A little small but useable.

Holes are partly drilled on the other side so the PCB can sit flat and the SMD LEDs shall reside in the holes.

And here it is.

The acrylic piece also serves to insulate the PCB from the metal case.

LED shines through just fine.

Now for the power electronics.

A blank PCB is marked and cut. The table saw is set very shallow to electrically separate the copper foils.

The copper side is cleaned using a dremel.

Power fets and diode wired up. Two IRF3205s are wired in parallel to control the PV input. These are wired in parallel for thermal considerations rather then current handling as these will run in linear mode. The diode (18TQ045) is a blocking diode for the PV input. An IRF1305 is used for output switching.

Wired in for testing.

The PCBs arrived!

Here is a simple balancer module. Just use one per parallel cell bank so I would need three since this is a 3S pack.

I populated six for spares.

The three are snapped off, wired in series then tested.

Each cell is set to 4.15V max to prolong its cycle life as when full, it will be kept charging via the PV until the sun goes down. This balancer circuit is the dumb kind each are based on a TL431 somewhat similar to the balancer in the discrete charger somewhere in this site.

There is not much space in the battery compartment so I had to mount it in the other chamber.

The outputs are also wired in.

Used my bench supply in CC mode to charge the pack until the balancers kick in.

I also added a stainless steel handle.

It is mounted using blocks of machined polycarbonate.

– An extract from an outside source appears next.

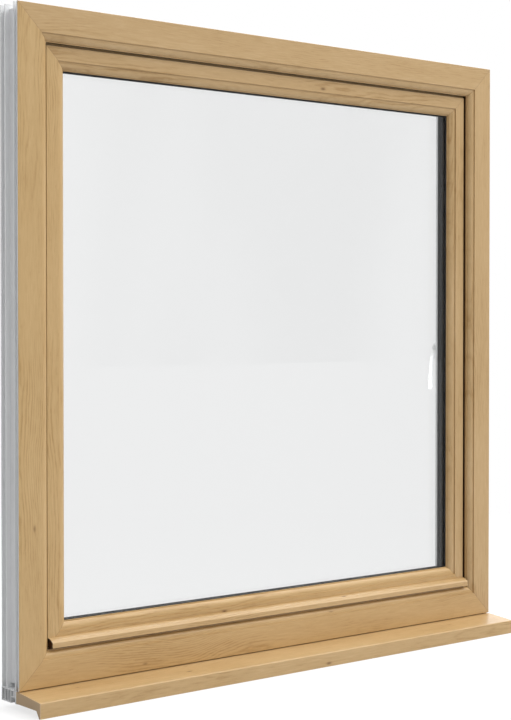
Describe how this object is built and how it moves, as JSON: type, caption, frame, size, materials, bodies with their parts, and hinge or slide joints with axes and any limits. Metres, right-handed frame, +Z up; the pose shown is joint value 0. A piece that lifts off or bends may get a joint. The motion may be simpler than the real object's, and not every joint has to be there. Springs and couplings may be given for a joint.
{
  "type": "tilt and turn window",
  "caption": "Square upvc tilt and turn window with light oak foil outside and white inside, sealed glass unit, drip bar, projecting cill and inner handle.",
  "frame": {"origin": "the underside of the base profile, at the middle of its width and of the frame's depth", "axes": "+X along the width, to the right seen from outside; +Y from outside to inside; +Z up"},
  "size_m": [1.4, 0.2233, 1.441],
  "materials": {
    "oak_foil": "light oak woodgrain foil, fine matt grain",
    "white_upvc": "smooth white, satin",
    "clear_glass": "clear float glass",
    "black_spacer": "matt black warm edge strip",
    "black_gasket": "black rubber, matt",
    "oak_cap": "plain oak brown moulding, satin",
    "white_enamel": "white powder coat, semi gloss"
  },
  "bodies": {
    "window": {"frame_head": "oak_foil", "frame_foot": "oak_foil", "frame_jamb_left": "oak_foil", "frame_jamb_right": "oak_foil", "sash_top_rail": "oak_foil", "sash_bottom_rail": "oak_foil", "sash_stile_left": "oak_foil", "sash_stile_right": "oak_foil", "glazing_bead_head": "white_upvc", "glazing_bead_foot": "white_upvc", "glazing_bead_left": "white_upvc", "glazing_bead_right": "white_upvc", "outer_pane": "clear_glass", "inner_pane": "clear_glass", "glass_spacer": "black_spacer", "outer_glazing_gasket": "black_gasket", "inner_glazing_gasket": "black_gasket", "frame_seal": "black_gasket", "sash_seal": "black_gasket", "drip_bar": "oak_foil", "cill": "oak_foil", "cill_end_cap_left": "oak_cap", "cill_end_cap_right": "oak_cap", "base_profile": "white_upvc", "handle_rosette": "white_enamel", "lower_hinge_bearing": "white_enamel", "lower_hinge_strap": "white_enamel", "lower_hinge_cover": "white_enamel", "upper_stay_bearing": "white_enamel", "upper_stay_strap": "white_enamel", "upper_stay_cover": "white_enamel"},
    "handle": {"handle_lever": "white_enamel"}
  },
  "joints": [
    {"name": "handle_turn", "type": "hinge", "parent": "window", "child": "handle", "pos_m": [0.621, 0.065, 0.7115], "axis": [0, 1, 0], "range_deg": [0, 180]}
  ]
}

Two cells are now voltage limiting.

It has been years since I used this hot wire acrylic bender.

The cover is now made to protect the balancer circuit.

Now it is safe.

Almost complete!

The outer side.

All that is left is overload/overdischarge protection for the battery pack. It is already useable in this state.


       26 Jul 2017

After a year or so of daily operation, this cheap DC-DC converter failed. Suddenly there is no more output.

Couldn't resist breaking it apart to see what is inside. It uses an MP1484EN all in one synchronous buck regulator IC and some passives around it. Output filtering is a cheap 10V 220uF electrolytic.

I have had a bunch of these modules made before but never put any to use. Now to put one in, this is a synchronous step down buck capable of up to 5A with the right components but this one is only set to 3A max due to parts availability in my inventory. It is very efficient and idle draw of the entire circuit is only 10mA.

I have also put in a BMS on the pack a while ago but never gotten around to posting it.


       13 Aug 2017

After more than a year of use, the old batteries are degrading and would not balance charge. There are cells that have high self discharge and get a little warm so I opted to make a new pack.

I did not have enough 18650 cells to make a new one but I do have some Lipo cells from tablets.

It has a smaller capacity but still decent at 144Wh total. I cut the connections off and moved the connectors and BMS to the new pack.

BMS is rated at 8A

Each cell is 16Wh so we have 144Wh total, still decent amount of emergency storage.